begin Data
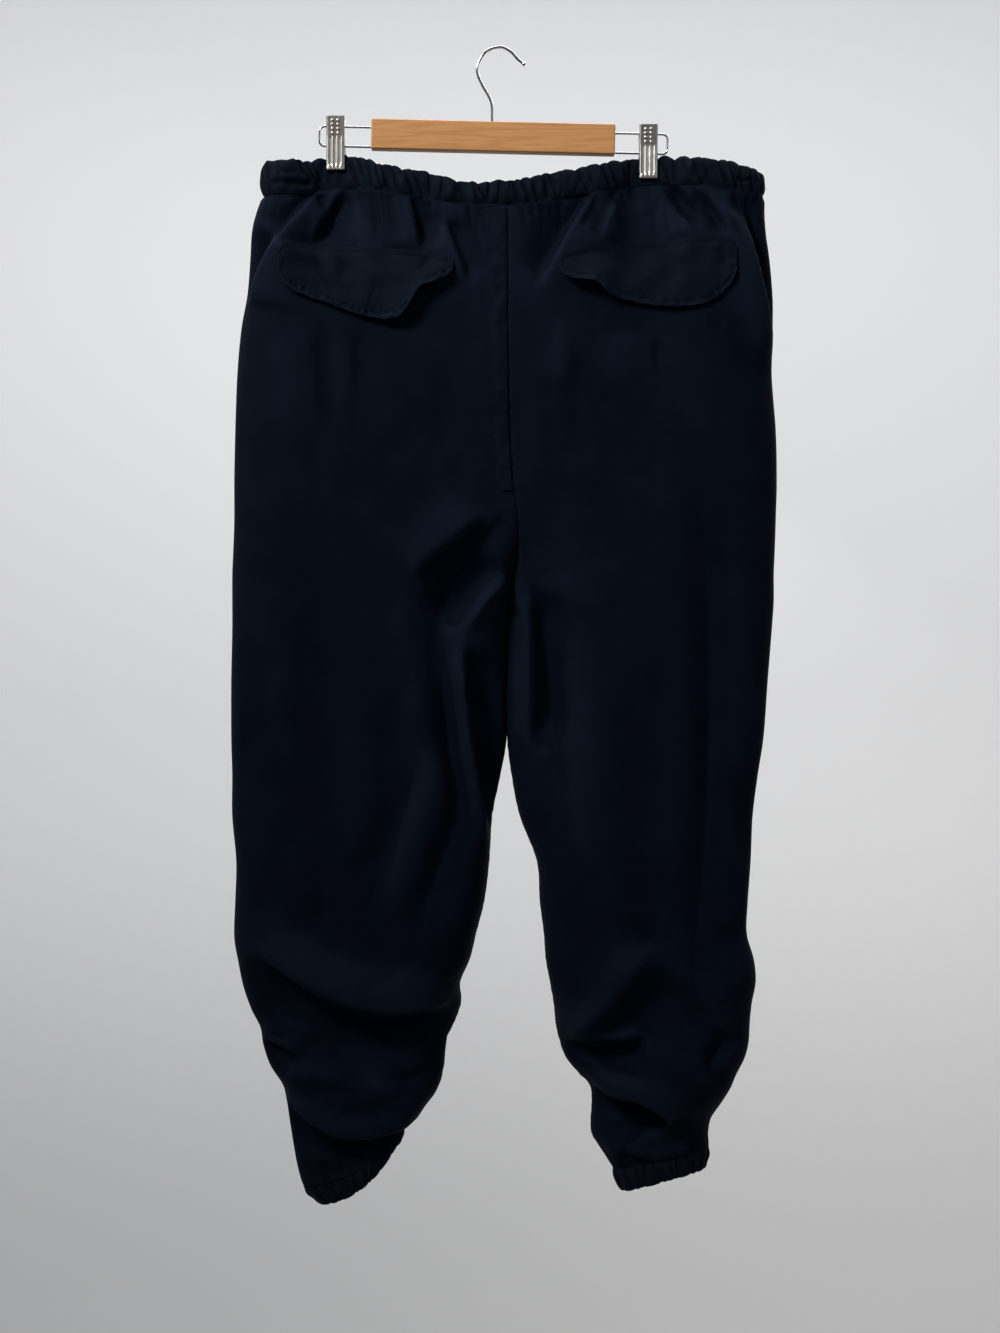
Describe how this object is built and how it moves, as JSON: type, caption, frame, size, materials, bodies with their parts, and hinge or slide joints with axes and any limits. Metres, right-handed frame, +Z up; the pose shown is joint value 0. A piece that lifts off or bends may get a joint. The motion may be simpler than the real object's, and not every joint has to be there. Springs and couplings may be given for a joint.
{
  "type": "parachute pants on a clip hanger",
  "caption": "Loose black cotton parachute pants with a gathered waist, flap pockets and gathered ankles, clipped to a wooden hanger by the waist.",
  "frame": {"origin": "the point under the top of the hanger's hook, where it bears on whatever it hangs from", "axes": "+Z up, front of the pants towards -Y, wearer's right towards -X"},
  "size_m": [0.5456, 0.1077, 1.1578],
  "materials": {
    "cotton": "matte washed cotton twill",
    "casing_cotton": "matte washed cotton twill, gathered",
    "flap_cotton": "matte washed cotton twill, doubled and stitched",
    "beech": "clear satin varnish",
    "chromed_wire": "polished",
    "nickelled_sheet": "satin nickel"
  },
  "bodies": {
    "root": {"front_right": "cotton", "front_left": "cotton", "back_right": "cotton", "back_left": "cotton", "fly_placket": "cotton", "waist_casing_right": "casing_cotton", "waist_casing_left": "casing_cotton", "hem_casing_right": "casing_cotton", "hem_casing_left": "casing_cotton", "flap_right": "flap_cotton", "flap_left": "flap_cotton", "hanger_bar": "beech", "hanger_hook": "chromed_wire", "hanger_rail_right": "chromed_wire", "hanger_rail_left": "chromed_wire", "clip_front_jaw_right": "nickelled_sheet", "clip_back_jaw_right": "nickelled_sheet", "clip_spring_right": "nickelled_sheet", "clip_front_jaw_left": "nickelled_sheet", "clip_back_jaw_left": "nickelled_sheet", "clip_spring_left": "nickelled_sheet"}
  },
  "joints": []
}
end Data
[Brief] Write out all the lines again, exactly as they are.

[Reply]
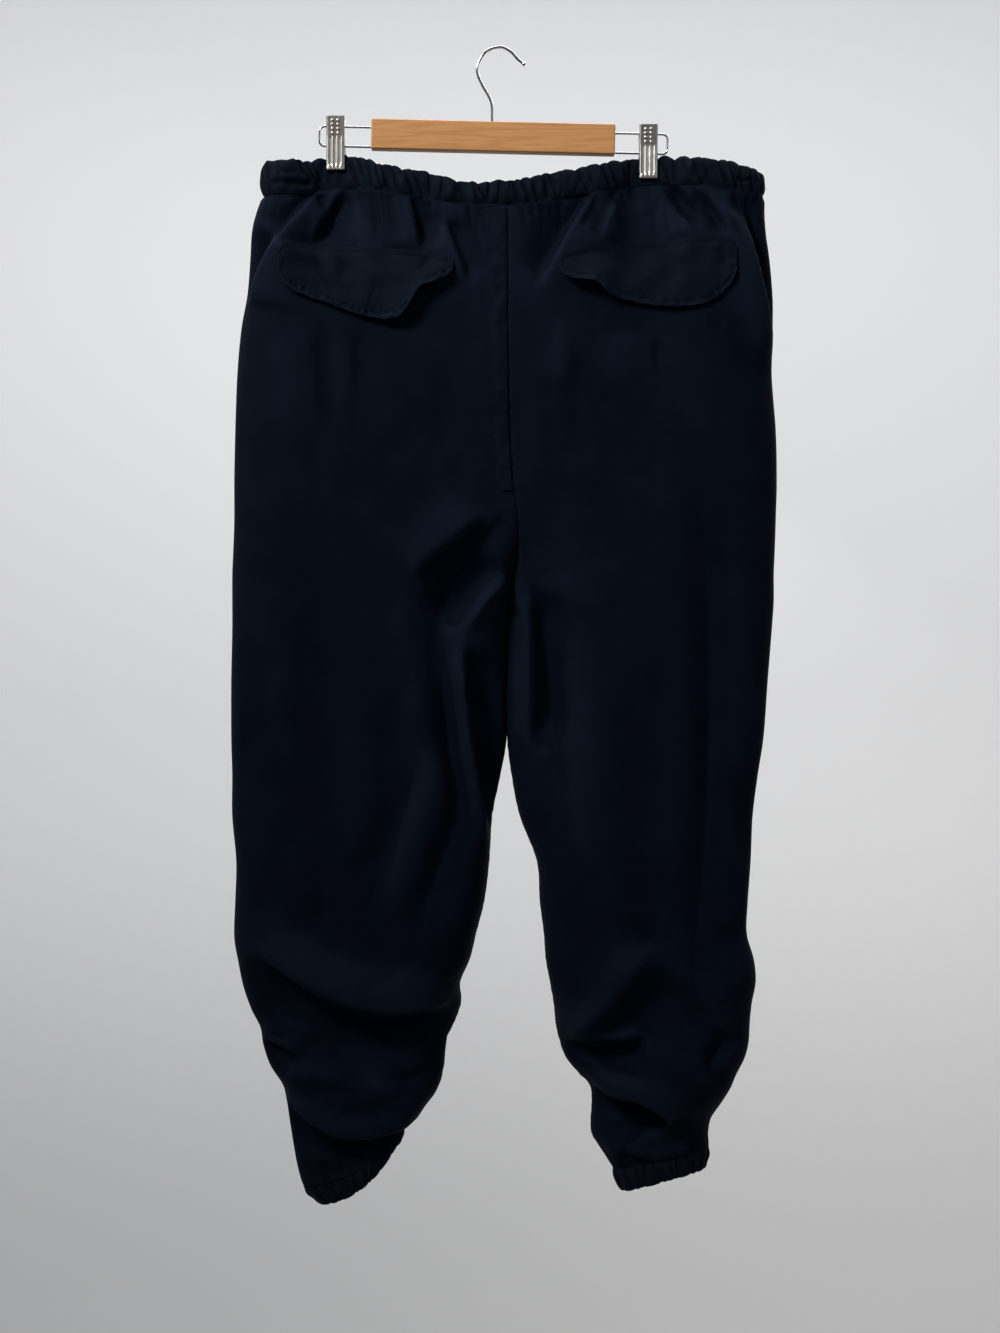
Describe how this object is built and how it moves, as JSON: type, caption, frame, size, materials, bodies with their parts, and hinge or slide joints with axes and any limits. Metres, right-handed frame, +Z up; the pose shown is joint value 0. A piece that lifts off or bends may get a joint. The motion may be simpler than the real object's, and not every joint has to be there. Springs and couplings may be given for a joint.
{
  "type": "parachute pants on a clip hanger",
  "caption": "Loose black cotton parachute pants with a gathered waist, flap pockets and gathered ankles, clipped to a wooden hanger by the waist.",
  "frame": {"origin": "the point under the top of the hanger's hook, where it bears on whatever it hangs from", "axes": "+Z up, front of the pants towards -Y, wearer's right towards -X"},
  "size_m": [0.5456, 0.1077, 1.1578],
  "materials": {
    "cotton": "matte washed cotton twill",
    "casing_cotton": "matte washed cotton twill, gathered",
    "flap_cotton": "matte washed cotton twill, doubled and stitched",
    "beech": "clear satin varnish",
    "chromed_wire": "polished",
    "nickelled_sheet": "satin nickel"
  },
  "bodies": {
    "root": {"front_right": "cotton", "front_left": "cotton", "back_right": "cotton", "back_left": "cotton", "fly_placket": "cotton", "waist_casing_right": "casing_cotton", "waist_casing_left": "casing_cotton", "hem_casing_right": "casing_cotton", "hem_casing_left": "casing_cotton", "flap_right": "flap_cotton", "flap_left": "flap_cotton", "hanger_bar": "beech", "hanger_hook": "chromed_wire", "hanger_rail_right": "chromed_wire", "hanger_rail_left": "chromed_wire", "clip_front_jaw_right": "nickelled_sheet", "clip_back_jaw_right": "nickelled_sheet", "clip_spring_right": "nickelled_sheet", "clip_front_jaw_left": "nickelled_sheet", "clip_back_jaw_left": "nickelled_sheet", "clip_spring_left": "nickelled_sheet"}
  },
  "joints": []
}